According to an August email from Karen Michel, Sweetwater’s chief financial officer, “The district currently has 26 operating cell sites…the annual rental revenue from those sites ranges from $700,000 to $900,000 [per cell site].”

In 2011, when the Reader was researching Sweetwater cell towers, Lillian Leopold, then-spokesperson for the district, sent an email saying that, “Monthly revenue [from the cell sites] goes into the general fund.”

In 2012, the board voted to approve former superintendent Ed Brand’s recommendation that money from 13 of 29 cell sites, which totaled $3.2 million annually, be redirected to the district’s iPad initiative. The rest of the revenue stream went to the general fund.

Whether to iPads or to the general fund, revenues continued to flow toward the students’ needs.

But this summer, on June 30, four interim boardmembers and trustee John McCann voted for this recommendation:

“The district has numerous agreements for cellular facilities on various school sites. The license agreements require a lump sum initial payment and monthly ‘rent’ payments. Since these funds are generated from real estate assets [schools], the revenue from these agreements will go to the Special Reserve Fund [Fund 40]….”

At this time, only the revenue from the cell towers at Montgomery High School will go into the real-estate fund.

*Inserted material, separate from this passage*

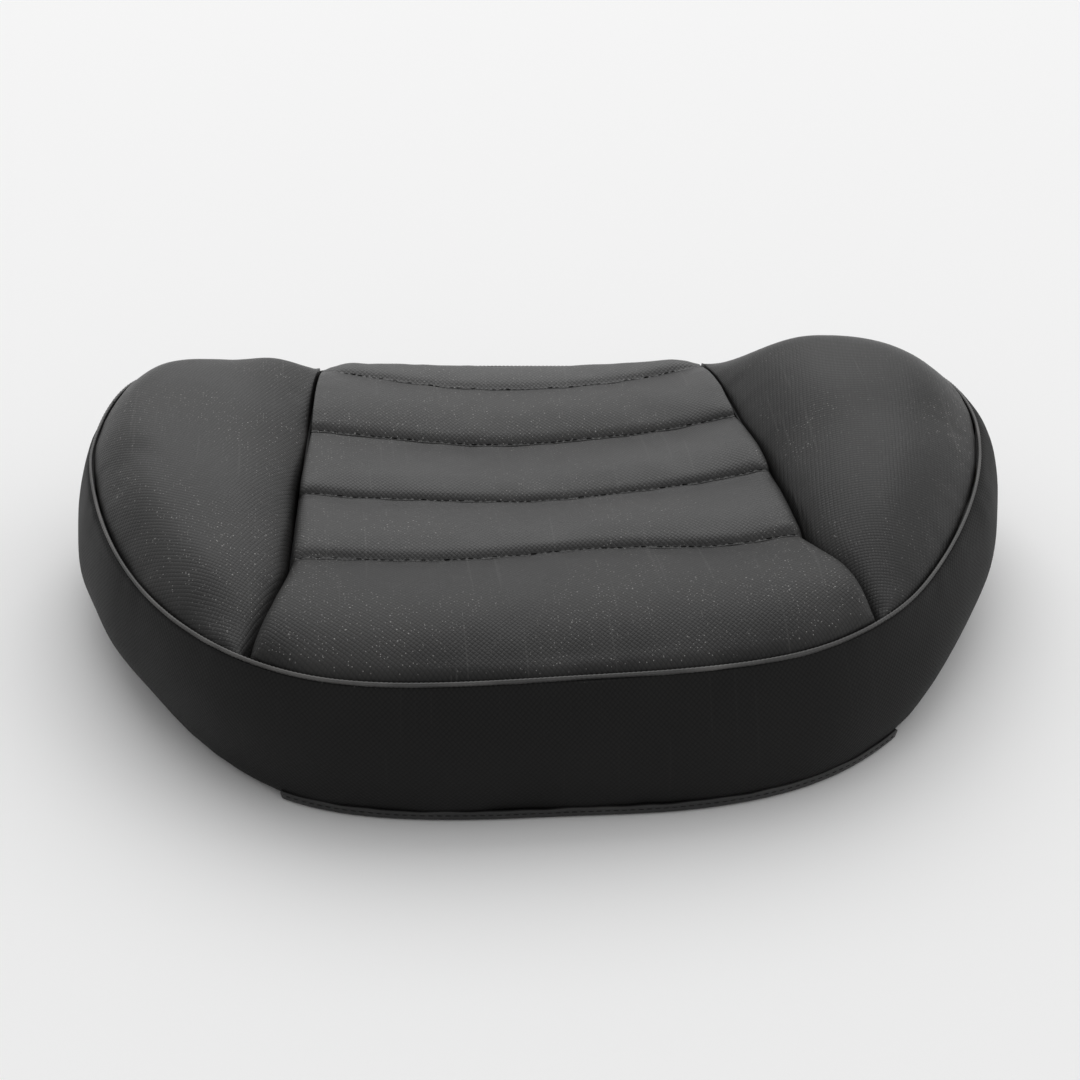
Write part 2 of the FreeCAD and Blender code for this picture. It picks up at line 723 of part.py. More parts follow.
def strap_sketch(body):
    """A round-ended strip with holes for two inserts and two rivets."""
    half = (dim("strap_length") - dim("strap_width")) / 2
    radius = dim("strap_width") / 2
    plane = [f for f in body.Origin.OriginFeatures if f.Role == "XY_Plane"][0]
    sketch = body.newObject("Sketcher::SketchObject", f"{body.Name}Outline")
    sketch.AttachmentSupport = (plane, [""])
    sketch.MapMode = "FlatFace"
    up = Vector(0, 0, 1)
    right_end = Part.ArcOfCircle(Part.Circle(Vector(half, 0, 0), up, radius), -math.pi / 2, math.pi / 2)
    left_end = Part.ArcOfCircle(Part.Circle(Vector(-half, 0, 0), up, radius), math.pi / 2, 3 * math.pi / 2)
    sketch.addGeometry(right_end, False)
    sketch.addGeometry(left_end, False)
    sketch.addGeometry(Part.LineSegment(Vector(half, radius, 0), Vector(-half, radius, 0)), False)
    sketch.addGeometry(Part.LineSegment(Vector(-half, -radius, 0), Vector(half, -radius, 0)), False)
    holes = [("insert_spacing_across", dim("insert_barrel_radius") + 0.1),
             ("rivet_spacing", dim("rivet_radius") + 0.1)]
    for spacing, hole_radius in holes:
        for direction in (-1, 1):
            centre = Vector(direction * dim(spacing) / 2, 0, 0)
            sketch.addGeometry(Part.Circle(centre, up, hole_radius), False)
    return sketch


def make_strap(label, direction):
    """A flat steel strap on the pan's floor that spreads the load of two inserts."""
    body = doc.addObject("PartDesign::Body", f"Body_{label}")
    pad = body.newObject("PartDesign::Pad", f"Pad_{label}")
    pad.Profile = strap_sketch(body)
    bind(pad, Length="Dims.strap_thickness")
    body.setExpression("Placement.Base.y", f"{direction} * Dims.insert_spacing_along / 2")
    body.setExpression("Placement.Base.z", PAN_TOP)
    finish_part(body, label)


def make_inserts():
    """Four flanged M8 inserts: the flange sits on a strap, the barrel fills a boss."""
    inserts = []
    barrel_base = f"{PAN_ROOF} - Dims.boss_drop"
    barrel_height = "Dims.boss_drop + Dims.pan_wall + Dims.strap_thickness"
    for number, (x, y) in enumerate(corners("insert_spacing_across", "insert_spacing_along")):
        barrel = cylinder(f"Barrel{number}", "Dims.insert_barrel_radius", barrel_height, x, y, barrel_base)
        flange = cylinder(f"Flange{number}", "Dims.insert_flange_radius",
                          "Dims.insert_flange_thickness", x, y, STRAP_TOP)
        bore = cylinder(f"Bore{number}", "Dims.insert_bore_radius", "Dims.bolt_room_height", x, y, "-1")
        inserts.append(cut(f"Insert{number}", fuse(f"InsertSolid{number}", [barrel, flange]), bore))
    finish_part(group("Inserts", inserts), "threaded_inserts")


def make_rivets():
    """Rivets that hold the straps to the pan, with a head above and a tail below."""
    rivets = []
    for number, (x, y) in enumerate(corners("rivet_spacing", "insert_spacing_along")):
        shank = cylinder(f"Shank{number}", "Dims.rivet_radius",
                         "Dims.pan_wall + Dims.strap_thickness", x, y, PAN_ROOF)
        head = cylinder(f"Head{number}", "Dims.rivet_head_radius", "Dims.rivet_head_height", x, y, STRAP_TOP)
        tail = cylinder(f"Tail{number}", "Dims.rivet_radius * 1.4", "Dims.rivet_head_height", x, y,
                        f"{PAN_ROOF} - Dims.rivet_head_height")
        rivets.append(fuse(f"Rivet{number}", [shank, head, tail]))
    finish_part(group("Rivets", rivets), "strap_rivets")


def make_bumpers():
    """Rubber feet that stand on the frame, each with a stem pushed through the pan."""
    bumpers = []
    for number, (x, y) in enumerate(corners("bumper_spacing_across", "bumper_spacing_along")):
        foot = cylinder(f"Foot{number}", "Dims.bumper_radius", PAN_ROOF, x, y, "0")
        stem = cylinder(f"Stem{number}", "Dims.bumper_stem_radius", "Dims.pan_wall", x, y, PAN_ROOF)
        bumpers.append(fuse(f"Bumper{number}", [foot, stem]))
    finish_part(group("Bumpers", bumpers), "rubber_bumpers")


def staple(position, tangent):
    """One staple seen from below: a crown across the edge and two legs up into the pan."""
    wire = dim("staple_wire")
    crown = dim("staple_crown")
    rise = dim("staple_leg")
    shape = Part.makeBox(crown, wire, wire, Vector(-crown / 2, -wire / 2, 0))
    for end in (-crown / 2, crown / 2 - wire):
        shape = shape.fuse(Part.makeBox(wire, wire, rise, Vector(end, -wire / 2, 0)))
    turn = Rotation(Vector(1, 0, 0), tangent)
    shape.Placement = Placement(position, turn)
    return shape.removeSplitter()


def make_staples():
    """Staples in a row all round the turned-under edge."""
    level = SIDE_LEVELS[0]
    curve, _ = level_outline(level, -dim("staple_inset"))
    height = dim("turn_under_height") - dim("staple_wire")
    spots = curve.discretize(Number=STAPLE_COUNT + 1)[:-1]
    staples = []
    for spot in spots:
        tangent = curve.tangent(curve.parameter(spot))[0]
        staples.append(staple(Vector(spot.x, spot.y, height), tangent))
    row = doc.addObject("Part::Feature", "Staples")
    row.Shape = Part.makeCompound(staples)
    finish_part(row, "staples")


# --- build, check and write ------------------------------------------------------------------

def check_document():
    """Stop if any object failed or any sub-part is empty or not valid."""
    for item in doc.Objects:
        bad = [state for state in item.State if state in ("Invalid", "Error")]
        if bad:
            raise RuntimeError(f"{item.Name} failed: {item.State}")
    for item in subparts:
        if item.Shape.isNull() or not item.Shape.isValid() or not item.Shape.Solids:
            raise RuntimeError(f"{item.Label} has no valid solid")


def write_parts():
    os.makedirs("parts", exist_ok=True)
    for item in subparts:
        item.Shape.exportStep(os.path.join("parts", f"{item.Label}.step"))
        size = item.Shape.BoundBox
        print(f"{item.Label}: {len(item.Shape.Solids)} solids, {item.Shape.Volume / 1000:.1f} cm3, "
              f"z {size.ZMin:.1f} to {size.ZMax:.1f}")


def main():
    make_foam(make_pan())
    make_centre_panels()
    make_bolsters()
    halves = halves_at_join()
    make_boxing(halves)
    make_welt(halves)
    make_front_hem()
    make_turn_under()
    make_tie_wires()
    make_listings()
    make_hog_rings()
    make_strap("front_strap", -1)
    make_strap("rear_strap", 1)
    make_inserts()
    make_rivets()
    make_bumpers()
    make_staples()
    doc.recompute()
    check_document()
    write_parts()


main()
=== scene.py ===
import math

import bpy
import numpy as np
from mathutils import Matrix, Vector


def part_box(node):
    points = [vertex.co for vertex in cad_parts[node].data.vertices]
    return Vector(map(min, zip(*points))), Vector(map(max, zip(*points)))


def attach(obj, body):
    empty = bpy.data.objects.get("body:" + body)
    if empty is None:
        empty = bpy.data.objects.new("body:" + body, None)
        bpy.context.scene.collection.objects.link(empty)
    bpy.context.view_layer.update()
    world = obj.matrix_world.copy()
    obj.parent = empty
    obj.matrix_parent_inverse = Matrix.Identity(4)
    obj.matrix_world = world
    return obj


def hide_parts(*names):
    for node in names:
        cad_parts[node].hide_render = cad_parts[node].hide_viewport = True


# The looks of a dished motorcycle seat: sewn panels of embossed vinyl over padding, a boxing
# band, a piped edge and a stitched hem, round the fixed CAD frame.
# Shapes are worked out in millimetres and become metres when a mesh is made. Rows of a sheet
# run from the front to the rear, or from the bottom up, and columns run from left to right.

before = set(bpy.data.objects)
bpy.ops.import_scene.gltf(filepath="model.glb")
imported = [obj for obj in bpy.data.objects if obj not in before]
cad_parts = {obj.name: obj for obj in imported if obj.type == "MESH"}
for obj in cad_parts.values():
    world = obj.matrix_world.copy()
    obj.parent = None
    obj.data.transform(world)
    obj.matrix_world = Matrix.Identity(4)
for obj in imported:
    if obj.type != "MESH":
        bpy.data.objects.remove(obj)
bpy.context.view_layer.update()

MM = 0.001
# The seed of everything random, and what is added to it for each line or band that is uneven.
SEED = 494
LEFT_TRENCH_SEED = 20
RIGHT_TRENCH_SEED = 30
BOLSTER_TRENCH_SEED = 40
EDGE_SEED = 50
HEAD_SEED = 300
FOOT_SEED = 301
BOXING_SEED = 302
UNDER_SEED = 400
HEM_SEED = 500


def box_mm(node):
    low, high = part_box(node)
    return np.array(low) / MM, np.array(high) / MM


# --- sizes from the frame ---

BOXING_LOW, BOXING_HIGH = box_mm("front_boxing")
SIDE_SWELL = 14.8
FRONT_SWELL = 11.9
REAR_SWELL = 10.5
HALF_WIDTH = (BOXING_HIGH[0] - BOXING_LOW[0]) / 2 - SIDE_SWELL
FRONT_REACH = -BOXING_LOW[1] - FRONT_SWELL
REAR_REACH = box_mm("rear_boxing")[1][1] - REAR_SWELL
BOXING_JOIN = BOXING_HIGH[1]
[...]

At Montgomery High, one cell-phone tower, with a newly added generator, fetches $3150 a month; the other earns $2596 a month for the district.

Concerns about cell-phone towers and potential health hazards are common.

In July 2014, the City of San Marcos, in response to public pressure, modified its cell-tower placement regulations.

In 2013, the U-T reported that Encinitas parents were withdrawing their children from Innovation Centre Encinitas, a school run by Julian Charter School, because of cell-phone antennas.

In 2009, Los Angeles Unified School District passed a resolution “which opposes the location of cell phone towers in close proximity to schools.”

Meanwhile, the district’s chief financial officer says Sweetwater has “nine more cell sites in the works.”